Frequently asked questions
Which Japanese restaurant in Boston has a Michelin star?
311 Omakase in the South End, which took a star in the 2025 Michelin Guide Boston, the city's first for sushi. Chef Wei Fa Chen runs a strict edomae procession for just ten counter seats in a rowhouse that opened in 2023. The combination of one star and ten stools makes it the hardest reservation in Boston; 311 Omakase's review covers strategy.
Is o ya Boston worth the price?
If you want composed, idea-driven nigiri rather than orthodoxy, yes. Tim Cushman's foie gras nigiri with balsamic chocolate kabayaki has anchored the menu since 2006, the omakase clears $300 before sake, and the kitchen's consistency across two decades justifies the number. If you want classical edomae instead, Wa Shin delivers eighteen Nakazawa-lineage courses at $185.

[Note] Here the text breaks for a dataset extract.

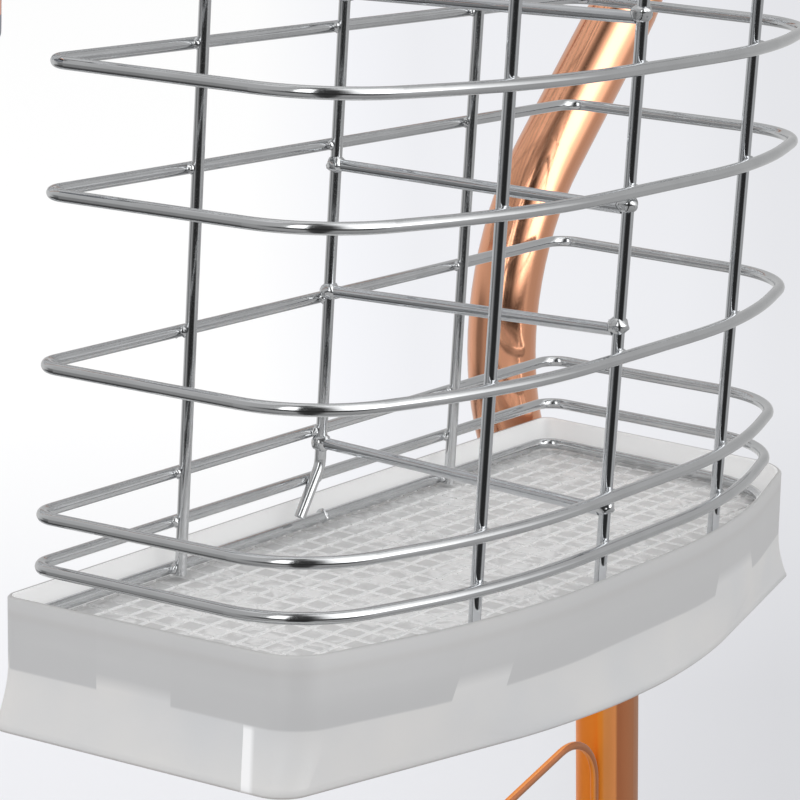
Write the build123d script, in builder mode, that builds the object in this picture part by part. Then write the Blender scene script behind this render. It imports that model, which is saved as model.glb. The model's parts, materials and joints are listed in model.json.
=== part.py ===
from build123d import *

import os
from math import cos, radians, sin, sqrt, tan

# Two-tier dish drainer: a stand of two bent tubes with a plate rack on top, a dish rack and a drip
# tray below, and a wire cutlery basket with a drip cup on the right side.
# Millimetres. +Z is up, +X points to the cutlery basket and +Y to the back. The origin is the middle
# of the footprint, on the worktop.

os.makedirs("parts", exist_ok=True)

# Clearances: between pieces that come apart, in a sliding fit, and the overrun of cuts
rest_gap = 0.3
fit_gap = 0.05
overrun = 1.0

# Side frames: one tube each, from its front upper end over the waist down to the foot
frame_spacing = 420.0
tube_diameter = 18.0
tube_wall = 1.2
front_end_reach = 109.2
front_end_drop = 37.4
front_bend = 28.0
arm_height = 405.0
arm_bend = 34.0
arm_angle = 46.9
waist_back = 75.6
waist_share = 0.6721
waist_bend = 65.7
knee_back = 160.1
knee_share = 0.41753
knee_bend = 50.0
post_lean = 6.15
heel_bend = 45.0
foot_height = 12.0
foot_reach = 105.0

# End plugs and rubber foot rings
plug_head = 6.0
plug_stem = 7.0
plug_edge = 2.5
foot_ring_diameter = 26.0
foot_ring_width = 16.0
foot_ring_front = 90.0
foot_ring_back = 108.0

# Ties between the frames and their screws
tie_diameter = 10.0
tie_bore = 4.2
tie_bore_depth = 22.0
upper_tie_drop = 20.0
lower_tie_front = 62.0
lower_tie_back = 60.0
screw_diameter = 4.0
screw_hole = 4.4
screw_engagement = 16.0
screw_head_diameter = 8.0
screw_head_height = 2.4
screw_socket = 2.5
screw_socket_depth = 1.4

# Guard wires in the lower bows of the frames
guard_wire = 2.3
guard_offset = 2.0
guard_front_reach = 60.0
guard_front_height = 87.0
guard_back_drop = 22.1
guard_back_leg = 43.0
guard_front_bend = 14.0
guard_back_bend = 15.0

# Racks: wire sizes, spacing and the two outlines
rim_wire = 5.0
grille_wire = 3.0
rack_half_width = 190.0
rack_corner = 20.0
grille_spacing = 24.0
grille_count = 15
upper_rack_edge = 5.0
upper_rack_rise = 42.0
lower_rack_front = 103.0
lower_rack_back = 103.0
lower_rack_height = 44.0
lower_rack_rise = 36.0
skid_wire = 4.0
skid_rise = 8.0
skid_overhang = 14.0
skid_bend = 8.0
lower_long_wire_shares = (-0.78, -0.46, 0.0, 0.36, 0.68)
side_upright_shares = (-0.62, -0.23, 0.18, 0.54)

# Plate pegs: two rows of bent wires on the upper rack, with the front feet of each row as a share of
# the rack's half depth
peg_front_share = -0.46
peg_back_share = 0.36
edge_wire_share = -0.80
peg_width = 40.0
peg_spacing = 28.0
peg_count = 12
peg_bend = 14.0
peg_front_rise = 34.0
peg_back_rise = 56.0

# Drip tray
tray_half_width = 172.0
tray_half_depth = 98.0
tray_height = 18.0
tray_wall = 2.0
tray_corner = 22.0
tray_lip = 4.0

# Cutlery basket: its flat back hangs beside the right tube
basket_wire = 2.7
basket_weld_depth = 0.36
basket_rim_wire = 3.5
basket_stand_off = 14.7
basket_drop = 165.0
basket_half_width = 100.0
basket_reach = 86.4
basket_height = 145.5
basket_back_bend = 5.4
basket_corner_bend = 25.6
basket_bow_bend = 160.0
basket_pivot_height = 63.2
basket_lean_out = 0.70
basket_lean_back = 0.47
basket_corner_out_share = 0.799
basket_corner_along_share = 0.970
basket_shoulder_share = 0.464

# Ring heights as shares of the basket's height, with the tilt of each ring in degrees
ring_height_shares = (0.0131, 0.0895, 0.1687, 0.3856, 0.6330, 0.8165)
ring_tilts_out = (0.88, 1.31, 1.55, 0.88, 1.08, 0.54)
ring_tilts_back = (0.29, 0.27, 0.26, 0.09, -0.19, -0.24)

# Uprights: places along the flat back and along the bow, as shares of the half width
back_upright_shares = (-0.523, -0.0215, 0.5235)
bow_upright_shares = (-0.518, -0.073, 0.4595)
bent_end_height = 15.5
bent_end_shift = 6.9
bent_end_low = 4.0
bent_end_bend = 6.0
hook_leg = 26.0
hook_bend = 7.0
hook_gap = 0.8

# Divider wires, from the middle back upright to the middle bow upright
divider_back_shares = (0.144, 0.394, 0.5975, 0.868)
divider_bow_shares = (0.156, 0.434, 0.617, 0.897)

# Drip cup under the basket: what its outline is wider than the basket's, at the back, at the sides,
# at the corners and at the bow
cup_wall = 1.4
cup_rim_height = 7.4
cup_floor_gap = 1.2
cup_step_depth = 8.4
cup_skirt_depth = 21.3
cup_tilt_out = 1.32
cup_tilt_back = 0.46
cup_back_growth = 3.6
cup_side_growth = 4.7
cup_corner_out_growth = 2.4
cup_corner_side_growth = 3.2
cup_bow_growth = 3.3
cup_shoulder_shift = 0.5
cup_back_bend = 3.5
cup_corner_bend = 12.0
cup_bow_bend = 163.0

# Lower edge of the cup's skirt, which flares out
skirt_back_growth = 4.2
skirt_side_growth = 8.5
skirt_corner_out_growth = 3.0
skirt_corner_side_growth = 7.4
skirt_bow_growth = 6.1
skirt_shoulder_shift = 22.4
skirt_back_bend = 4.0
skirt_corner_bend = 8.0
skirt_bow_bend = 160.0

# Worked out: tube corner points seen from the side, as (back, up)
tube_radius = tube_diameter / 2
tube_bore = tube_diameter - 2 * tube_wall
frame_x = frame_spacing / 2
front_end_height = arm_height - front_end_drop
waist_height = waist_share * arm_height
knee_height = knee_share * arm_height
upper_tie_height = arm_height - upper_tie_drop
basket_base = arm_height - basket_drop
arm_corner_back = waist_back + (arm_height - waist_height) / tan(radians(arm_angle))
heel_corner_back = knee_back + (knee_height - foot_height) * tan(radians(post_lean))
tube_corners = [
    (-front_end_reach, front_end_height),
    (-front_end_reach, arm_height),
    (arm_corner_back, arm_height),
    (waist_back, waist_height),
    (knee_back, knee_height),
    (heel_corner_back, foot_height),
    (-foot_reach, foot_height),
]
tube_bends = [front_bend, arm_bend, waist_bend, knee_bend, heel_bend]

# Worked out: where the upper ties cross the bends of the tubes
arm_bend_run = arm_bend * tan(radians(90 - arm_angle / 2))
arm_bend_back = arm_corner_back - arm_bend_run
upper_tie_back = arm_bend_back + sqrt(arm_bend**2 - (upper_tie_height - arm_height + arm_bend) ** 2)
front_bend_rise = upper_tie_height - arm_height + front_bend
upper_tie_front = front_end_reach - front_bend + sqrt(front_bend**2 - front_bend_rise**2)
tie_places = [
    ("tie_upper_front", -upper_tie_front, upper_tie_height),
    ("tie_upper_rear", upper_tie_back, upper_tie_height),
    ("tie_lower_front", -lower_tie_front, foot_height),
    ("tie_lower_rear", lower_tie_back, foot_height),
]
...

What is the best cheap omakase in Boston?
Café Sushi in Harvard Square, where Seizi Imura's family room, running since 1984, serves an omakase around $95 that outperforms rooms charging twice that. Wa Shin in Bay Village is the step up: eighteen courses at $185 from a chef trained under Daisuke Nakazawa. Between them, greater Boston covers the under-$200 counter better than any East Coast city except New York.
What Japanese restaurant in Boston is best for a business dinner?
Zuma at One Dalton for glamour and a menu that needs no explaining, or o ya when the dinner itself is the statement; both handle the check choreography smoothly. For a quieter negotiation, Oishii's SoWa dining room gives tables real space. The counters, 311 and Wa Shin, are wrong for business: the chef owns the pacing, and closing a deal needs you to own it.
Does Boston have good izakaya?
One genuinely great one: Hojoko in the Fenway's Verb Hotel, where the o ya team cooks karaage and irreverent maki against rock-and-roll walls until late, at $50 to $80 a head. Uni in Back Bay plays a glossier version of the same late-night energy. Boston's izakaya bench is thin beyond those two, which makes the counters and omakase rooms the city's real strength.